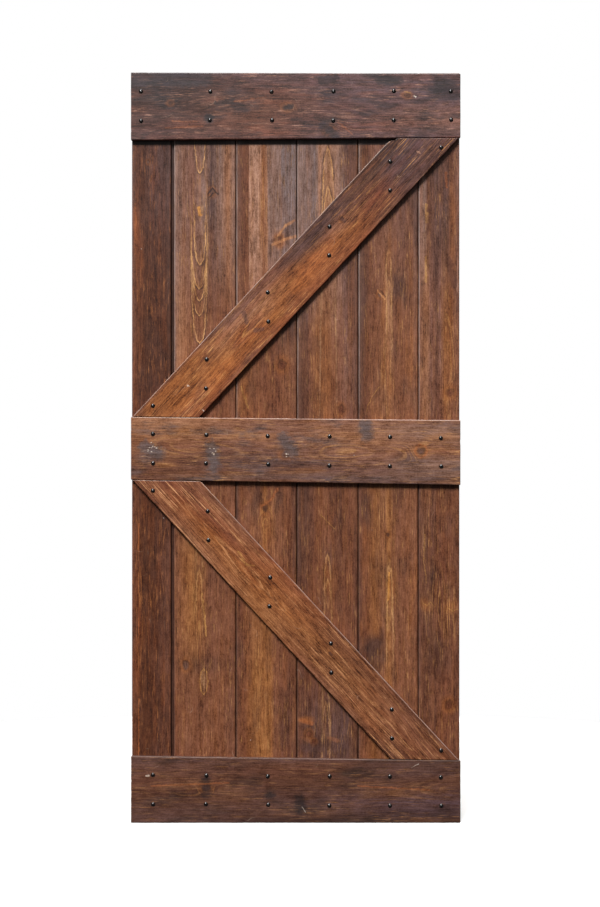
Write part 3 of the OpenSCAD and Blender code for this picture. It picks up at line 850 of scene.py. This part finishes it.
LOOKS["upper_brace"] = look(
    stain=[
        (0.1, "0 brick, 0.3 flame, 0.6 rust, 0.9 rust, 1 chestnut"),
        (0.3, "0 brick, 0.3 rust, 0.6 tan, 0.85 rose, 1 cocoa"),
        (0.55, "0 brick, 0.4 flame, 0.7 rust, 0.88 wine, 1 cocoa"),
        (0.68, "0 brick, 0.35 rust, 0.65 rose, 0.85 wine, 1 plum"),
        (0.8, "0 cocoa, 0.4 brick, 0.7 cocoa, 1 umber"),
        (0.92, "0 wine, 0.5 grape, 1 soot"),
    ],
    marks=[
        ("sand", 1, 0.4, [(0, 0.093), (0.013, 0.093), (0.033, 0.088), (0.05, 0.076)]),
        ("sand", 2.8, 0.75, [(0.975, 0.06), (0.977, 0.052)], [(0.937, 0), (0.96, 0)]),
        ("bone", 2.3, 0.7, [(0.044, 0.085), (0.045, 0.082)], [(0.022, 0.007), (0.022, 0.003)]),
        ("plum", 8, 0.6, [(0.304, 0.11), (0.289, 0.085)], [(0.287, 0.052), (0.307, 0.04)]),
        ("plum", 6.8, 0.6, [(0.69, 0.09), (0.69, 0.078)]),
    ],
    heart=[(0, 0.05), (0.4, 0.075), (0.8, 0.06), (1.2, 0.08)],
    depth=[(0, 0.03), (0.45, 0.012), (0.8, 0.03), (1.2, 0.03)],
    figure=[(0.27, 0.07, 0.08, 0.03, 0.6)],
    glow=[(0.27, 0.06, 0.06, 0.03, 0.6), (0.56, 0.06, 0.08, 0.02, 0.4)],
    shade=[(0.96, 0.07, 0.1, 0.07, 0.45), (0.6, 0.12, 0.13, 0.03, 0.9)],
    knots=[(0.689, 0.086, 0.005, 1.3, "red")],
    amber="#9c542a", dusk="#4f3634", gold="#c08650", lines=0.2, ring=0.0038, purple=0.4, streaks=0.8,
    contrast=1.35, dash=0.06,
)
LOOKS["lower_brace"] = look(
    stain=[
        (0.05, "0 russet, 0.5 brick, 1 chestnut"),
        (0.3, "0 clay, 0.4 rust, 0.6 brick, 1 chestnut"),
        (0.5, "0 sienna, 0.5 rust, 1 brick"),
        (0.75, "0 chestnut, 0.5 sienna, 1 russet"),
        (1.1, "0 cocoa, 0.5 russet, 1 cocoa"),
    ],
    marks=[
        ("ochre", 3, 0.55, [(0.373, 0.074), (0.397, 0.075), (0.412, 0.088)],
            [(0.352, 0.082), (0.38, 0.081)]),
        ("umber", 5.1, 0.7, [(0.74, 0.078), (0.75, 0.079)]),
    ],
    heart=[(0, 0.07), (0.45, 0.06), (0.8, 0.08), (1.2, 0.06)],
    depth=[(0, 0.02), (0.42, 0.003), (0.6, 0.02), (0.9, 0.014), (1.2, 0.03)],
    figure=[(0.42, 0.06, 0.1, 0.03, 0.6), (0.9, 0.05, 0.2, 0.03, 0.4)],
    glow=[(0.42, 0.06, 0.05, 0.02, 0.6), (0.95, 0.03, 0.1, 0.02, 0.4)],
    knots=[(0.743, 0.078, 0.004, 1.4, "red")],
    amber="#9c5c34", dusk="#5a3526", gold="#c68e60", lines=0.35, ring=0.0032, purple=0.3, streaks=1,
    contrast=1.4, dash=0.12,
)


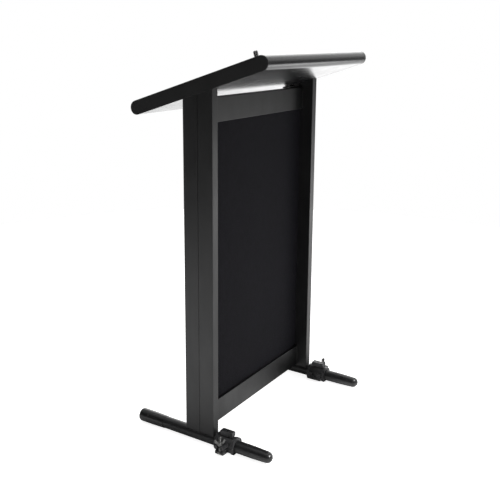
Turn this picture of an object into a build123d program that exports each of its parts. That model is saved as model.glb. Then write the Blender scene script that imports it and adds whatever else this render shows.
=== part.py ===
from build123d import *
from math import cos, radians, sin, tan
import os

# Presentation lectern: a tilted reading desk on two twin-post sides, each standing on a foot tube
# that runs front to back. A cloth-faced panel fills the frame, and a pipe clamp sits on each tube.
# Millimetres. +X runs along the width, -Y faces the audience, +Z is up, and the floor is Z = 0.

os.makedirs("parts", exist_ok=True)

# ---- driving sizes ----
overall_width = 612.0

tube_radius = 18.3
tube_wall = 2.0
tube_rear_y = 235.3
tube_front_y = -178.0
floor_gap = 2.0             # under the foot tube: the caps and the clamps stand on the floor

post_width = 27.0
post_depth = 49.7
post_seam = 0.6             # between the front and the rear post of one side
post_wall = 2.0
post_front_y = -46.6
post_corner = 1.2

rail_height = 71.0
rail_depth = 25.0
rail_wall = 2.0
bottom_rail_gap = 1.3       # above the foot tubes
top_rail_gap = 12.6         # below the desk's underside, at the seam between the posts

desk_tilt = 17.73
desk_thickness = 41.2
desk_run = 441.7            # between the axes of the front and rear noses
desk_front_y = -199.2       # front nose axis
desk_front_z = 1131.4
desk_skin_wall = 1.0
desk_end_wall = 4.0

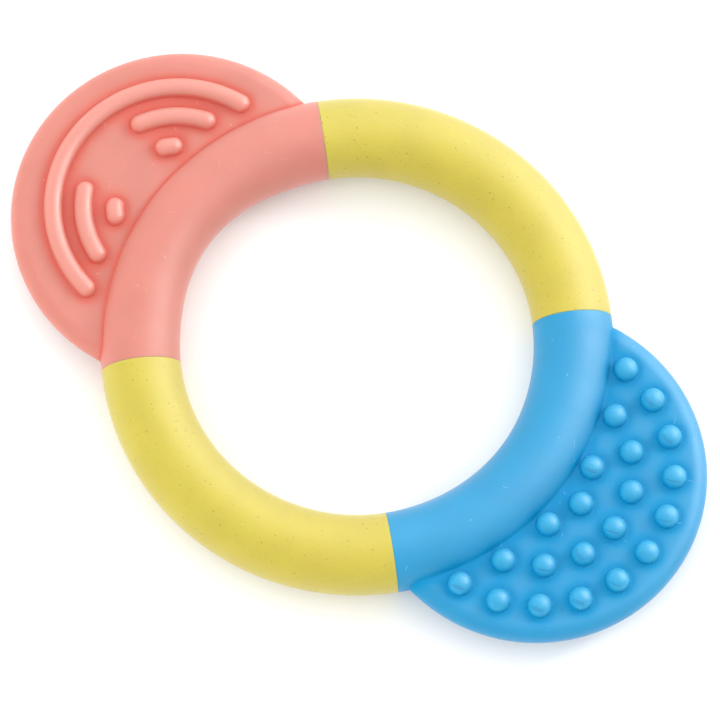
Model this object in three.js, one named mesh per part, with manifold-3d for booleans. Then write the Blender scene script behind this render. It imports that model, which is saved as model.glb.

**STATED TASK:**
Return every record, word for word.

**ANSWER TO THE EXERCISE:**
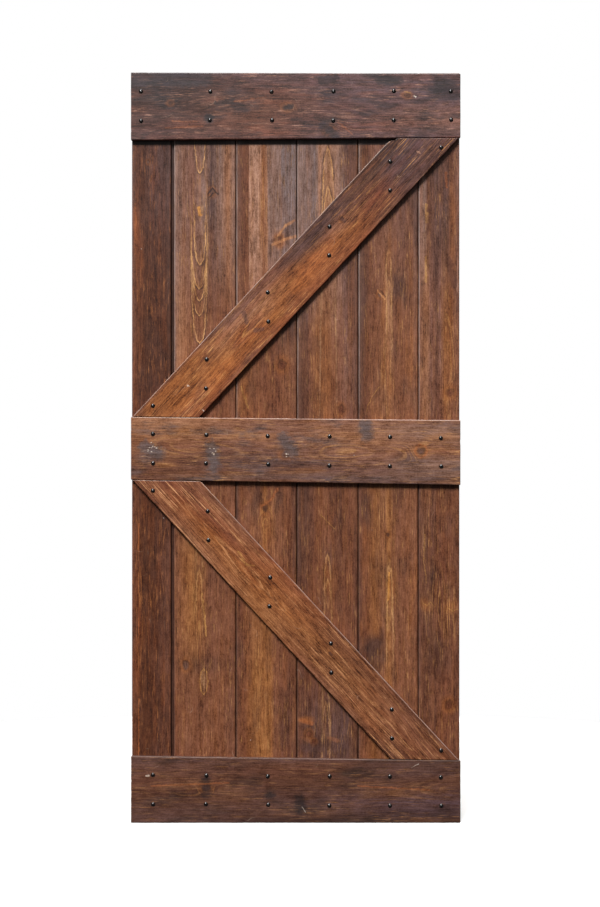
Write part 3 of the OpenSCAD and Blender code for this picture. It picks up at line 850 of scene.py. This part finishes it.
LOOKS["upper_brace"] = look(
    stain=[
        (0.1, "0 brick, 0.3 flame, 0.6 rust, 0.9 rust, 1 chestnut"),
        (0.3, "0 brick, 0.3 rust, 0.6 tan, 0.85 rose, 1 cocoa"),
        (0.55, "0 brick, 0.4 flame, 0.7 rust, 0.88 wine, 1 cocoa"),
        (0.68, "0 brick, 0.35 rust, 0.65 rose, 0.85 wine, 1 plum"),
        (0.8, "0 cocoa, 0.4 brick, 0.7 cocoa, 1 umber"),
        (0.92, "0 wine, 0.5 grape, 1 soot"),
    ],
    marks=[
        ("sand", 1, 0.4, [(0, 0.093), (0.013, 0.093), (0.033, 0.088), (0.05, 0.076)]),
        ("sand", 2.8, 0.75, [(0.975, 0.06), (0.977, 0.052)], [(0.937, 0), (0.96, 0)]),
        ("bone", 2.3, 0.7, [(0.044, 0.085), (0.045, 0.082)], [(0.022, 0.007), (0.022, 0.003)]),
        ("plum", 8, 0.6, [(0.304, 0.11), (0.289, 0.085)], [(0.287, 0.052), (0.307, 0.04)]),
        ("plum", 6.8, 0.6, [(0.69, 0.09), (0.69, 0.078)]),
    ],
    heart=[(0, 0.05), (0.4, 0.075), (0.8, 0.06), (1.2, 0.08)],
    depth=[(0, 0.03), (0.45, 0.012), (0.8, 0.03), (1.2, 0.03)],
    figure=[(0.27, 0.07, 0.08, 0.03, 0.6)],
    glow=[(0.27, 0.06, 0.06, 0.03, 0.6), (0.56, 0.06, 0.08, 0.02, 0.4)],
    shade=[(0.96, 0.07, 0.1, 0.07, 0.45), (0.6, 0.12, 0.13, 0.03, 0.9)],
    knots=[(0.689, 0.086, 0.005, 1.3, "red")],
    amber="#9c542a", dusk="#4f3634", gold="#c08650", lines=0.2, ring=0.0038, purple=0.4, streaks=0.8,
    contrast=1.35, dash=0.06,
)
LOOKS["lower_brace"] = look(
    stain=[
        (0.05, "0 russet, 0.5 brick, 1 chestnut"),
        (0.3, "0 clay, 0.4 rust, 0.6 brick, 1 chestnut"),
        (0.5, "0 sienna, 0.5 rust, 1 brick"),
        (0.75, "0 chestnut, 0.5 sienna, 1 russet"),
        (1.1, "0 cocoa, 0.5 russet, 1 cocoa"),
    ],
    marks=[
        ("ochre", 3, 0.55, [(0.373, 0.074), (0.397, 0.075), (0.412, 0.088)],
            [(0.352, 0.082), (0.38, 0.081)]),
        ("umber", 5.1, 0.7, [(0.74, 0.078), (0.75, 0.079)]),
    ],
    heart=[(0, 0.07), (0.45, 0.06), (0.8, 0.08), (1.2, 0.06)],
    depth=[(0, 0.02), (0.42, 0.003), (0.6, 0.02), (0.9, 0.014), (1.2, 0.03)],
    figure=[(0.42, 0.06, 0.1, 0.03, 0.6), (0.9, 0.05, 0.2, 0.03, 0.4)],
    glow=[(0.42, 0.06, 0.05, 0.02, 0.6), (0.95, 0.03, 0.1, 0.02, 0.4)],
    knots=[(0.743, 0.078, 0.004, 1.4, "red")],
    amber="#9c5c34", dusk="#5a3526", gold="#c68e60", lines=0.35, ring=0.0032, purple=0.3, streaks=1,
    contrast=1.4, dash=0.12,
)


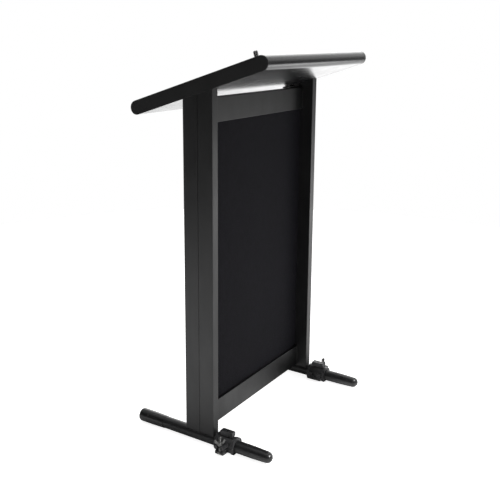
Turn this picture of an object into a build123d program that exports each of its parts. That model is saved as model.glb. Then write the Blender scene script that imports it and adds whatever else this render shows.
=== part.py ===
from build123d import *
from math import cos, radians, sin, tan
import os

# Presentation lectern: a tilted reading desk on two twin-post sides, each standing on a foot tube
# that runs front to back. A cloth-faced panel fills the frame, and a pipe clamp sits on each tube.
# Millimetres. +X runs along the width, -Y faces the audience, +Z is up, and the floor is Z = 0.

os.makedirs("parts", exist_ok=True)

# ---- driving sizes ----
overall_width = 612.0

tube_radius = 18.3
tube_wall = 2.0
tube_rear_y = 235.3
tube_front_y = -178.0
floor_gap = 2.0             # under the foot tube: the caps and the clamps stand on the floor

post_width = 27.0
post_depth = 49.7
post_seam = 0.6             # between the front and the rear post of one side
post_wall = 2.0
post_front_y = -46.6
post_corner = 1.2

rail_height = 71.0
rail_depth = 25.0
rail_wall = 2.0
bottom_rail_gap = 1.3       # above the foot tubes
top_rail_gap = 12.6         # below the desk's underside, at the seam between the posts

desk_tilt = 17.73
desk_thickness = 41.2
desk_run = 441.7            # between the axes of the front and rear noses
desk_front_y = -199.2       # front nose axis
desk_front_z = 1131.4
desk_skin_wall = 1.0
desk_end_wall = 4.0

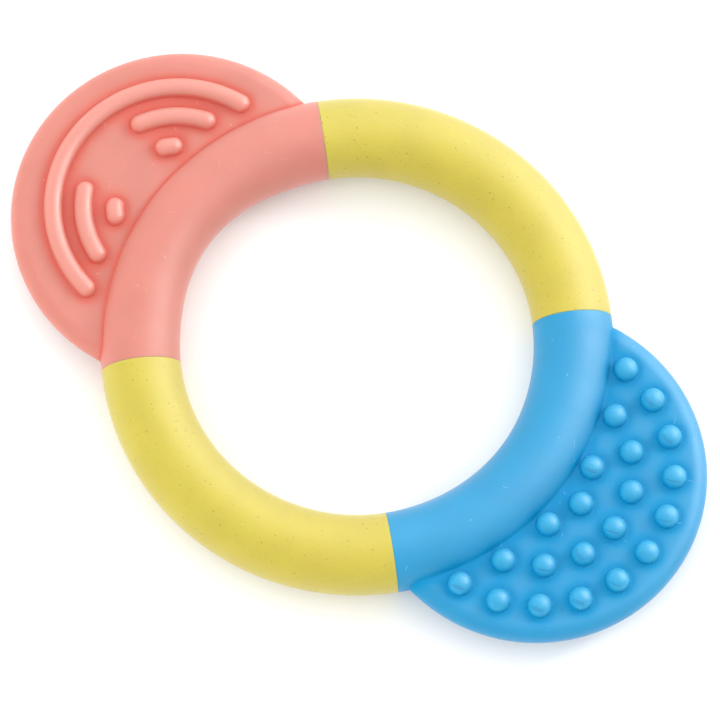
Model this object in three.js, one named mesh per part, with manifold-3d for booleans. Then write the Blender scene script behind this render. It imports that model, which is saved as model.glb.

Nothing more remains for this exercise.